Before Jack Chambers turned to high realism in the last decade of what was arguably only a half life (he died at age 40 from leukemia), he was known for a kind of magic realism wherein his painted subjects floated benevolently between materialization and disappearance. They surfaced from pastel interiors and patterned couches, or faded into fields. Chambers’ paintings had the effect of sun-bleached photos, with whole subjects stolen into light.

Working four decades later, artist Teri Donovan is similarly disappearing her subjects. Set within the long cavern of Steeltown artist-run centre Hamilton Artists Inc., her latest series variously emerged and recessed within wallpaper strips, encaustic and loose pastels. Like the building’s patched wooden floorboards and tin-coffered ceilings, “Half-Life” entered as though from a different century. Donovan’s subjects, similarly, appear to have arrived from a flea-market photo bin.

Pot Luck pictures a group of women hovering around their floating dinnerware, a cluster of shadowless sketches peering out from a ghostly social. Wallpaper II repeats a single portrait in 24 wood panels, with the recurring protagonist recalling a 1950s silhouette. Through worked encaustic, paint and newspaper, Donovan variously profiles her subject with the transparency of youth and the opacity of age. In this way, the artist appears to be reconciling a woman’s various selves. But with each new panel, another shift occurs, and Donovan’s unfixed heroine finds yet another iteration.

The works that make up “Half-Life” alternate between portraits of suspended youth and listless postpubescence. Young girls hang suspended in portraits devoid of horizon lines; dropped spiders and hanging light bulbs accompany them like the props to some delayed allegory. Adults crowd them, their vague figures of authority headless or melancholy, and houses lean in the distance. The sense of foreboding accompanying these children’s tales is affirmed in Donovan’s women, who stare out from their various postures of recline and boredom like so many beautiful ruins.
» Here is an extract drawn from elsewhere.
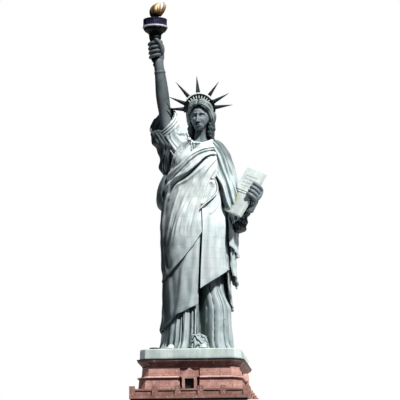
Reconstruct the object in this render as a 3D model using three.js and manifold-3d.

Toulouse-Lautrec is evoked in Donovan’s use of colour and staging. The female forms are lit harshly from beneath, their sagging chins and tired eyes beautifully weary. Gestural pastels swing around sleeve lines and produce movement in figures otherwise locked in waiting. A shock of red in the glove, the print, the lips: sexuality persists in spite of ennui. Relief from lives papered over and choked in florals arrives with these streaks of festivity, as well as the occasional telephone, which offers a possible rescue line from these interior holdings.